Perry Anderson’s Theological Anti-Zionism
Editorial introduction to the Symposium: Perry Anderson’s long essay, ‘The House of Zion’, was published in the November-December 2015 issue of New Left Review, the ‘flagship journal of the Western Left’. Fathom invited Shany Mor, Cary Nelson, John Strawson, Michael Walzer, Mitchell Cohen and Einat Wilf to respond to Anderson’s essay.
Available online, and given the status of an NLR ‘Editorial’, it was the Marxist equivalent of a Papal edict. Anderson was the journal’s long-time editor, and is perhaps the most gifted intellectual historian of his time, author of Lineages of the Absolutist State, Passages from Antiquity to Feudalism, Considerations on Western Marxism, English Questions, The Origins of Postmodernity, and more. In this outing, Anderson serves as episcopus servus servorum Dei, or, the servant of the servants of God (in this case a secular God). Over 14,000 words, he excommunicates the two-state solution to the Israeli-Palestinian conflict and anoints an alternative: ‘the demand for one state is now the best Palestinian option available.’
Anderson’s essay is a summa of the thinking of the Left that has lost its way on the question of Israel. For one thing, his proclamation proceeds untouched by the categories with which classical Marxism has traditionally approached unresolved national questions: ‘internationalism’, ‘chauvinism’, ‘peace between nations’, ‘people’, ‘class’, ‘consistent democracy’, ‘the right to national self-determination’, ‘minority rights’, and ‘federalism’. Instead he prefers the decidedly non-Marxist categories of ‘the Arab states’, ‘their traditional enemy’, the homeland’, ‘the West’, ‘Arab turbulence’, ‘the Zionists’, ‘the Resistance’ and ‘the New World Order’.

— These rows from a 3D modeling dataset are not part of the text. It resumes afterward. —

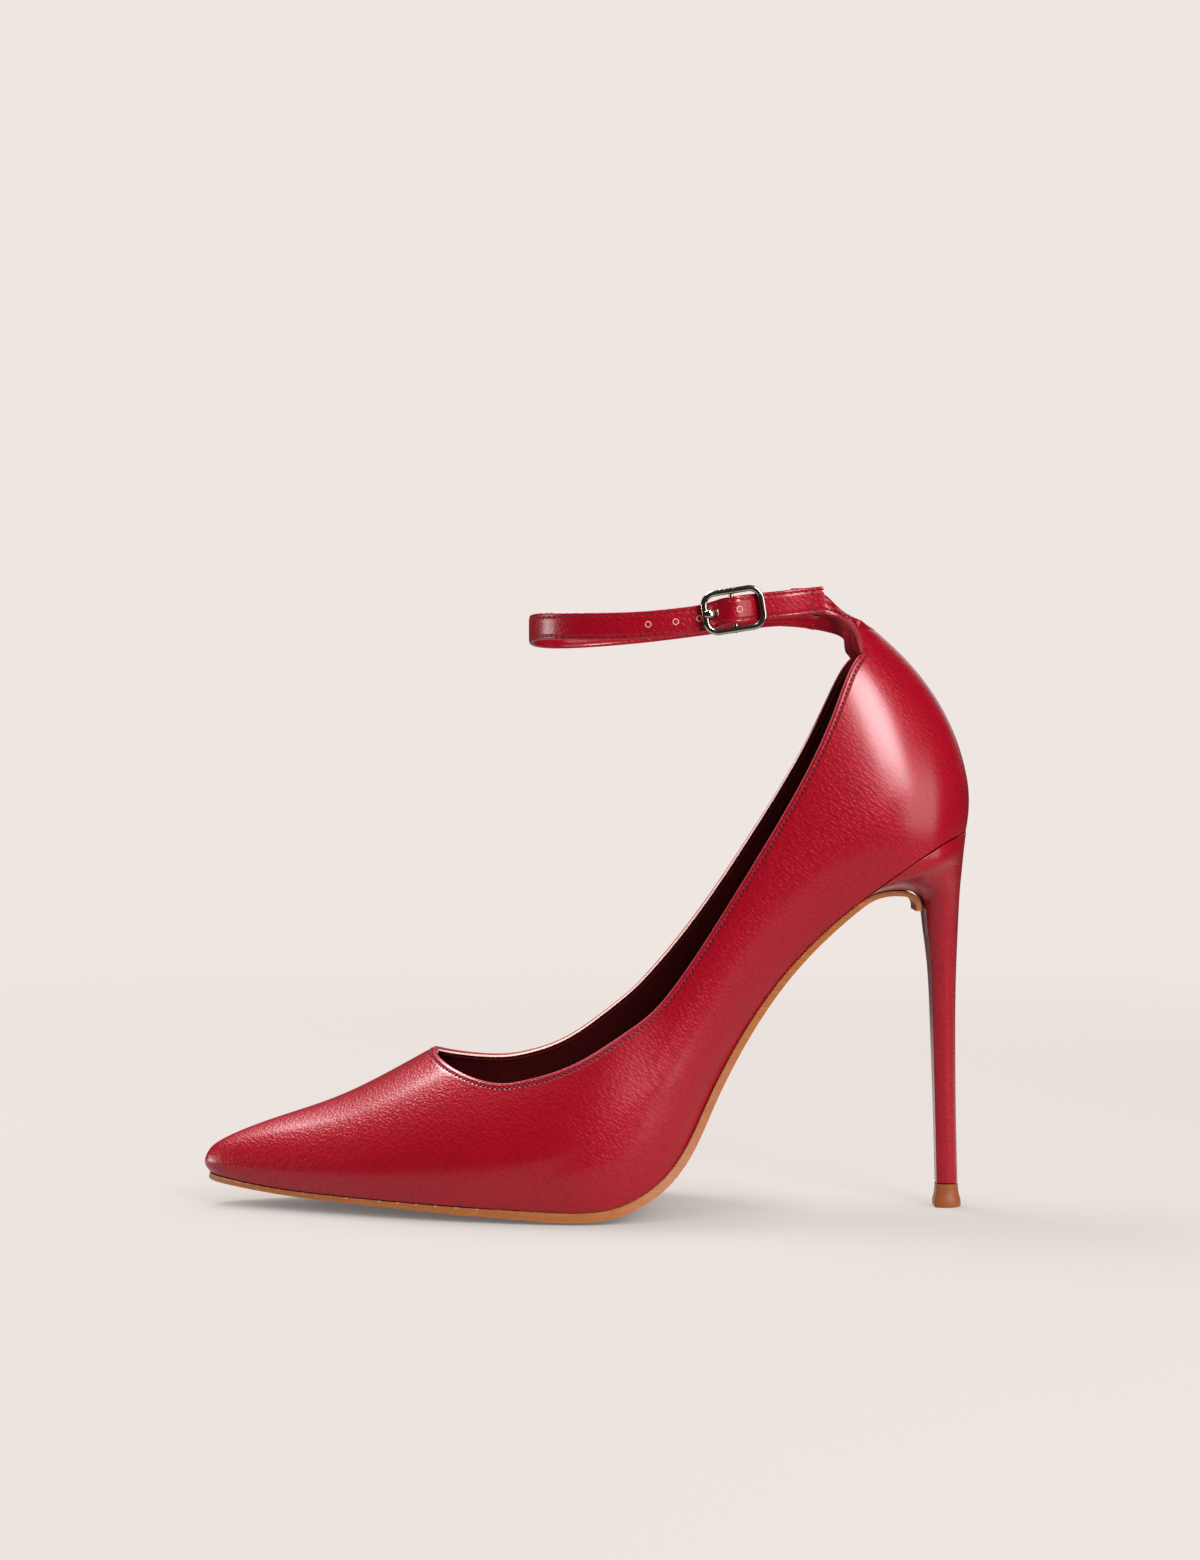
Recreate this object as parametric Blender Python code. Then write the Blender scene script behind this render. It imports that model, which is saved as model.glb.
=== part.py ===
"""Left ankle strap pump on a high stiletto heel, size 38.

Frame: +Z up, toe toward -X, heel toward +X, lateral (outer) side toward -Y, medial side
toward +Y. The origin is the bottom centre of the shoe's box. Sizes below are millimetres.

The upper is one hollow wall. Its outer face is a last function: at each station along the
foot a section rises from the feather line, where the sole meets it, to a crest. In front of
the throat the crest is the ridge of the vamp. Behind the throat the section stops short of
the crest, at the topline.
"""
import math
from collections import namedtuple

import bmesh
import bpy
import numpy as np

MM = 0.001
GAP = 0.3
WALL = 1.6
OUTSOLE_THICK = 2.6
FLAP_THICK = 1.5
WELT = 0.6
INSOLE_THICK = 1.5
INSOLE_INSET = 2.3
CROWN = 0.9

THROAT_X = -44.5
THROAT_LENGTH = 26.5
THROAT_BLUNT = 2.4
THROAT_ROUND = 0.4
SECTION_ROWS = 12
NOSE_STATIONS = 15
THROAT_STATIONS = 8
SIDE_STATIONS = 17
BAND_STATIONS = 7
BAND_ROWS = 3
BED_STATIONS = 38
FEATHER_CROWDING = 1.15
THROAT_CROWDING = 2.2
CORNER_X = 103.2
LIP_X = 76.4
SEAT_X = 77.0
FORE_END = 0.45

STRAP_WIDTH = 7.6
STRAP_THICK = 1.6
STRAP_BEVEL = 0.3
CHAPE_THICK = 1.1

BUCKLE_LENGTH = 17.9
BUCKLE_HEIGHT = 12.6
BUCKLE_BAR = 1.7
BUCKLE_DEPTH = 2.0
BUCKLE_CORNER = 4.2
BUCKLE_TILT = math.radians(9.0)
PIN_RADIUS = 0.7
PRONG_WIDTH = 2.2
PRONG_THICK = 0.9
PIN_CLEARANCE = 0.25
SLOT_WIDTH = PRONG_WIDTH + 0.8

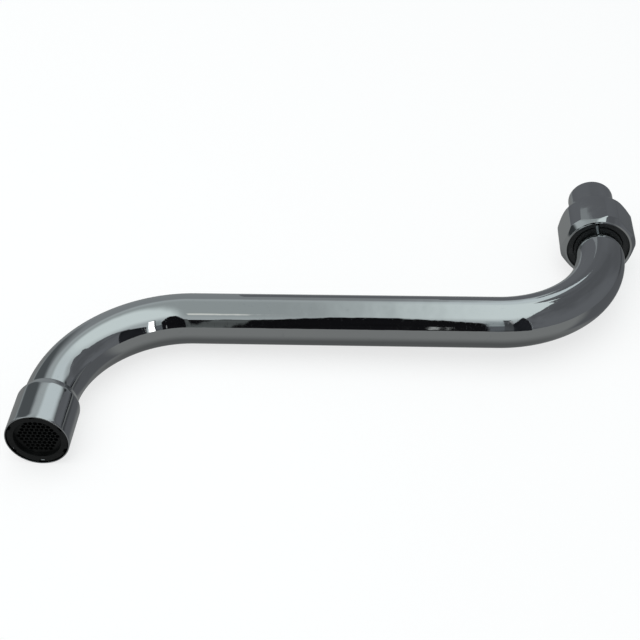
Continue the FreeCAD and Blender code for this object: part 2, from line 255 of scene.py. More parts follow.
def lathe(name, profile, middle, start_y, material, nodes, body,
          around=AROUND, shaped=None, cut=None):
    """A profile of (radius, y) turned about a leg's axis.

    shaped(r, y, turn) moves a point. cut(r) gives a slit's middle and half its width, as angles.
    """
    length = 0.0
    along = []
    for k, (r, y) in enumerate(profile):
        along.append(length)
        next_r, next_y = profile[(k + 1) % len(profile)]
        length += math.hypot(next_r - r, next_y - y)
    rows = []
    row_count = around + 1 if cut else around
    mean_r = sum(r for r, _ in profile) / len(profile)
    for i in range(row_count):
        row = []
        for k, (r, y) in enumerate(profile):
            if cut:
                slit_middle, half = cut(r)
                turn = slit_middle + half + (FULL_TURN - 2 * half) * i / around
            else:
                turn = FULL_TURN * i / around
            new_r, new_y = shaped(r, y, turn) if shaped else (r, y)
            point = place(middle + new_r * math.sin(turn), start_y + new_y, new_r * math.cos(turn))
            row.append((point, (mean_r * FULL_TURN * i / around, along[k])))
        rows.append(row)
    return make_piece(name, rows, not cut, mean_r * FULL_TURN / around, material, nodes, body)


THREAD_FLANK = 0.42           # each flank's share of the pitch


def thread_cut(depth, pitch, y):
    """How deep a thread is cut at a place along it, from 0 at its crest to depth at its root."""
    phase = (y / pitch) % 1.0
    rise = min(phase, 1.0 - phase) * 2
    return depth * min(1.0, max(0.0, (rise - (1 - 2 * THREAD_FLANK) / 2) / (2 * THREAD_FLANK)))


def fade(y, low, high, over):
    """1 well inside low..high, falling to 0 at its ends."""
    return max(0.0, min(1.0, (y - low) / over, (high - y) / over))


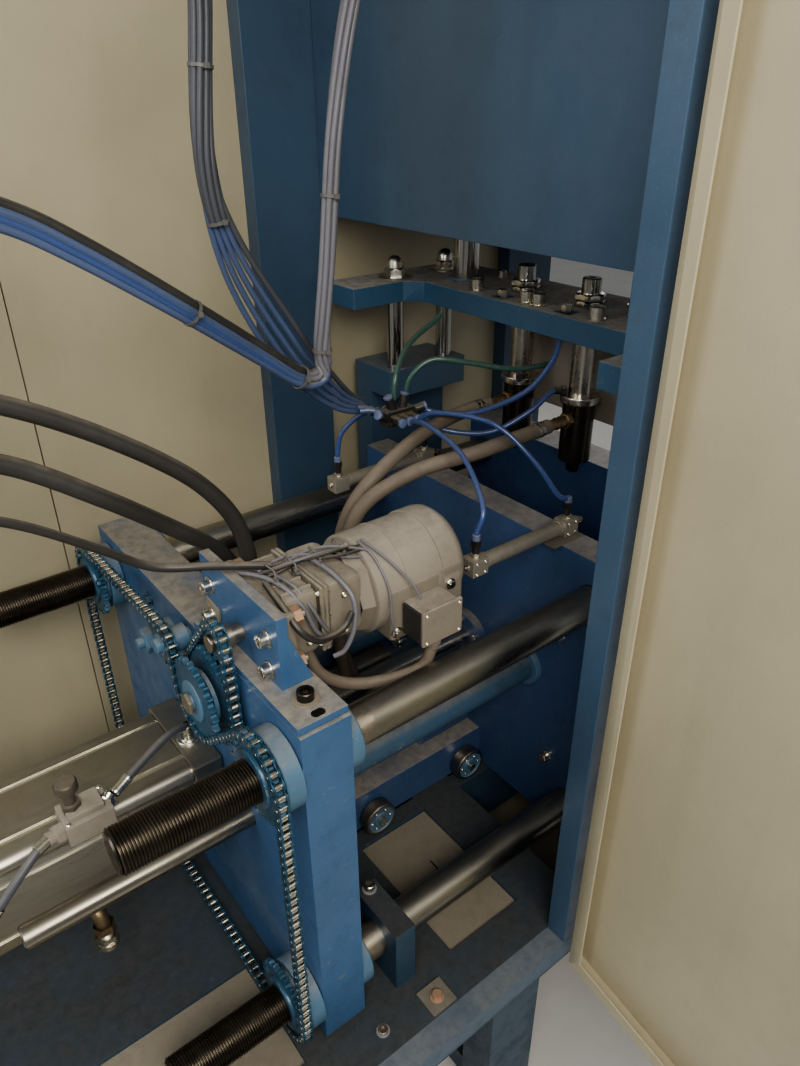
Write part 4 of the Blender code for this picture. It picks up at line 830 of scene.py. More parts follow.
valve.lathe_mm(((-2, 11.5, 6), (12, 11.5, 6), (13, 9.5), (20, 8.5), (20, 0)), ZINC,
    turned((0.75, 0.28, 0.6), (-0.546, -0.093, LOW + 0.022)), 36)
for x, y in ((-0.598, -0.114), (-0.542, -0.071)):
    socket_screw(valve, (x, y, LOW + 0.036), UP, 0.0035, 0.003)
valve.done("rear_platen", "grey_casing", ["flow_valve"])

crimp = Piece("cylinder_hose_detail")
line = smooth_route(mm(((-383, -21, 920), (-386, -26, 942), (-425, -44, 956), (-480, -67, 948),
    (-524, -84, 936))), 0.006)
crimp.tube(line, 0.0064, SHEATH, 18)
for index, sign in ((0, 1), (len(line) - 1, -1)):
    start = line[index]
    ahead = (line[index + sign * 4] - start).normalized()
    crimp.lathe_mm(((-2, 7.5), (0, 8.5), (4, 8.5), (5, 7.8), (22, 7.8), (23, 8.5), (27, 8.5), (28, 6.6)),
        ZINC, turned(ahead, start), 24)
crimp.done("rear_platen", "grey_hose", ["cylinder_hose"])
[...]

Anderson’s dream that the ‘strategic emplacements’ of the Arab states will end the existence of Israel is a far cry from the Marxism of Lenin, who believed national self-determination and consistent democracy was the way to ‘clear the decks for the class struggle’; from the sophisticated discussions of the national question, the rights of peoples, and the mechanics of federalism of the first four congresses of the Communist Third International; and from Trotsky’s late support of the Jewish people’s right to survival as a nation and to live as a ‘compact mass’. In place of all that, conspiracism is passed off as sophisticated geopolitics, class politics is bracketed ‘for the duration’, and fascistic political forces are embraced as ‘the resistance’.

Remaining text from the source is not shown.